Readers of the novel who also watched the whole of season two know what Spotnitz ultimately did with Tagomi and our own version of 1962. Spotnitz laid out the overall story arc for that season, but he left the show after the fifth episode. Almost immediately, the writing and the pacing collapsed into conventional melodrama, and even John Smith became—Lord help us—likable. Still, somehow, Tagomi managed to carry on, in his neat little suitcoat, seeming to consult the oracle even though that oracle wasn’t in the script. He retains wu—at least the Spotnitz translation—and indeed, the word’s inclusion in a season one scene proves to be far from arbitrary. As Tagomi knows, evil is real, “like cement.” It covers everything. Suffering is the transcendent quality that allows Tagomi to move between worlds, bearing the novel’s legacy on his shoulders, a canister of film in his hand,

Turning, again, to 2017, we might consider what legacy and responsibility we bear. We won’t wake from some dream of Trump’s presidency into the “real world.” We’re here, and Spotnitz’s and Dick’s visions of the alterative past seem to represent two ways of looking at the actual present.

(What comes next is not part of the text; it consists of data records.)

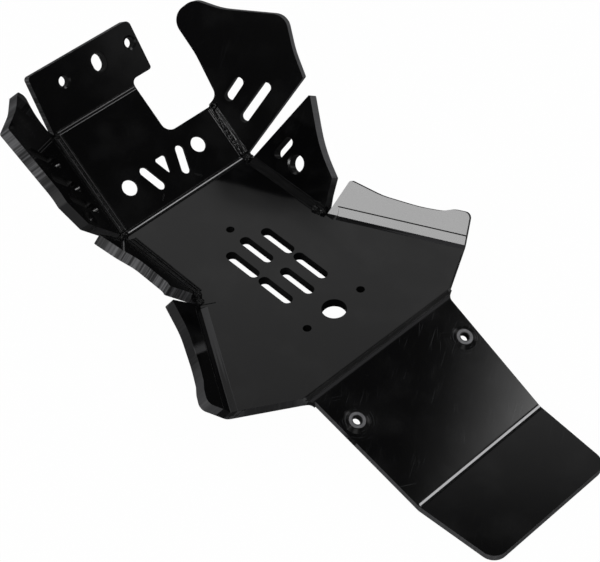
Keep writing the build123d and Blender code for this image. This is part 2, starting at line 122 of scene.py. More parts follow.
@dataclass(frozen=True)
class Folds:
    """The plate's fold lines in millimetres and degrees, the same as those of the solid."""

    sheet: float = 8.0
    half: float = 63.0
    front: float = 105.68
    face_height: float = 93.6
    tail_y: float = -108.31
    tail_run: float = 108.0
    face_angle: float = 36.3
    flange_angle: float = 19.2
    tail_angle: float = 20.0
    front_wing_angle: float = 50.0
    right_mid_angle: float = 55.0
    other_wing_angle: float = 48.0
    right_rear_foot: Span = (65.82, 12.4)
    right_rear_heading: float = -62.8
    left_rear_foot: Span = (-68.42, 10.0)
    left_rear_heading: float = 60.9

    def frames(self) -> dict[Panel, Matrix]:
        """Return each panel's frame.

        Returns:
            The frames by panel, in metres.
        """
        right, left = (self.half, 0.0), (-self.half, 0.0)
        other = self.other_wing_angle
        floor = Matrix.Identity(4)
        face = Fold(floor, (0.0, self.front), 0.0, self.face_angle).frame()
        tail = Fold(floor, (0.0, self.tail_y), 180.0, -self.tail_angle).frame()
        drop = Matrix.Translation(tail.to_3x3() @ Vector((0, 0, self.sheet * MM)))
        tail = Matrix.Translation(Vector((0, 0, -self.sheet * MM))) @ drop @ tail
        return {
            Panel.FLOOR: floor,
            Panel.FACE: face,
            Panel.FLANGE: Fold(face, (0.0, self.face_height), 0.0, self.flange_angle).frame(),
            Panel.TAIL: tail,
            Panel.FLAP: Fold(tail, (0.0, self.tail_run), 0.0, self.tail_angle).frame(),
            Panel.RIGHT_FRONT: Fold(face, right, -90.0, self.front_wing_angle).frame(),
            Panel.LEFT_FRONT: Fold(face, left, 90.0, self.front_wing_angle).frame(),
            Panel.RIGHT_MID: Fold(floor, right, -90.0, self.right_mid_angle).frame(),
            Panel.LEFT_MID: Fold(floor, left, 90.0, other).frame(),
            Panel.RIGHT_REAR: Fold(floor, self.right_rear_foot, self.right_rear_heading, other).frame(),
            Panel.LEFT_REAR: Fold(floor, self.left_rear_foot, self.left_rear_heading, other).frame(),
        }


FOLDS = Folds()
FRAMES = FOLDS.frames()


@dataclass(frozen=True)
class Gloss:
    """Finish of the sheet: its colours, some of them painted highlights and reflections, and its roughnesses.
    """

    black: Color = (0.0018, 0.0018, 0.0020, 1.0)
    haze: Color = (0.0062, 0.0062, 0.0064, 1.0)
    scratch: Color = (0.036, 0.037, 0.039, 1.0)
    cut_dark: Color = (0.015, 0.015, 0.016, 1.0)
    cut_light: Color = (0.135, 0.135, 0.141, 1.0)
    milled_dark: Color = (0.008, 0.008, 0.0084, 1.0)
    milled_light: Color = (0.038, 0.038, 0.040, 1.0)
    melt_dark: Color = (0.0025, 0.0025, 0.0027, 1.0)
    melt_light: Color = (0.0095, 0.0095, 0.0099, 1.0)
    # Pale colour of the fold crests: a painted highlight.
    crest_highlight: Color = (0.62, 0.62, 0.63, 1.0)
    # Pale tops of the tail's bolt seats: a painted highlight.
    seat_glint: Color = (0.19, 0.19, 0.20, 1.0)
    # Paler band in the bend between floor and tail: a painted reflection.
    bend: Color = (0.026, 0.026, 0.027, 1.0)
    # Pale patch across the left rear wing: a painted reflection.
    smudge_and_reflection: Color = (0.062, 0.062, 0.064, 1.0)
    face_roughness: float = 0.055
    smear_roughness: float = 0.05
    wear_roughness: float = 0.12
    wall_roughness: float = 0.22
    cut_roughness: float = 0.58
    line_roughness: float = 0.75
    melt_roughness: float = 0.22


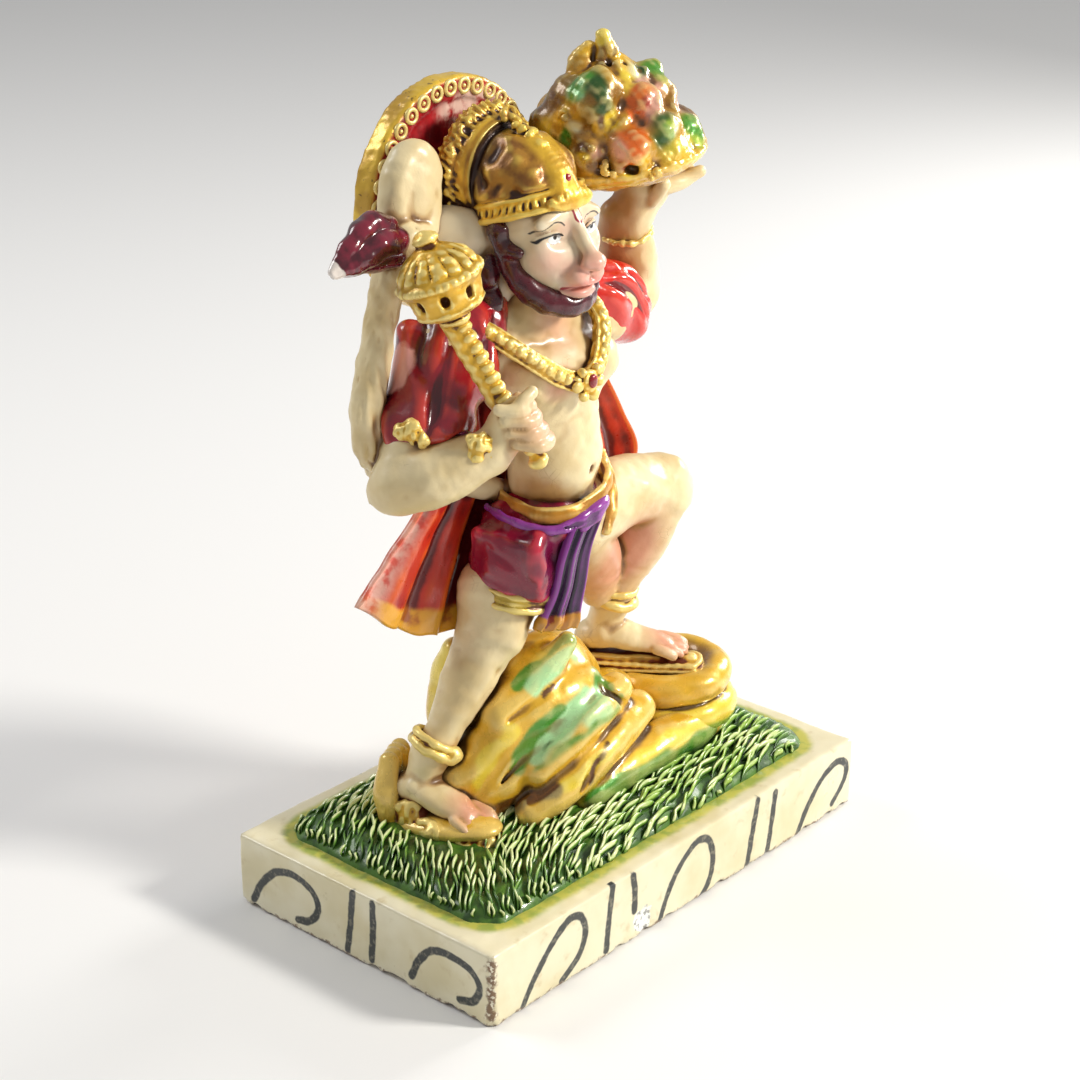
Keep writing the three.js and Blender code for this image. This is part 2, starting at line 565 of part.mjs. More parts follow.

Spotnitz clearly believes that history is made by human beings, and that we can change it. We can uncover truth through our choices and our actions, and even blind action is better than no action at all. Find a Resistance Family. Be prepared to suffer—at least you won’t be trapped.

Dick, on the other hand, believes that we can’t change history. He also does not appear to believe that anything about suffering is transcendent. Furthermore, we’re always trapped, and we’re always blind. Admit this, and acknowledge that you can’t change history. History won’t budge. It’s not alive. Books are, sometimes. Find the right one, and consult it. You won’t change history; maybe you will change yourself.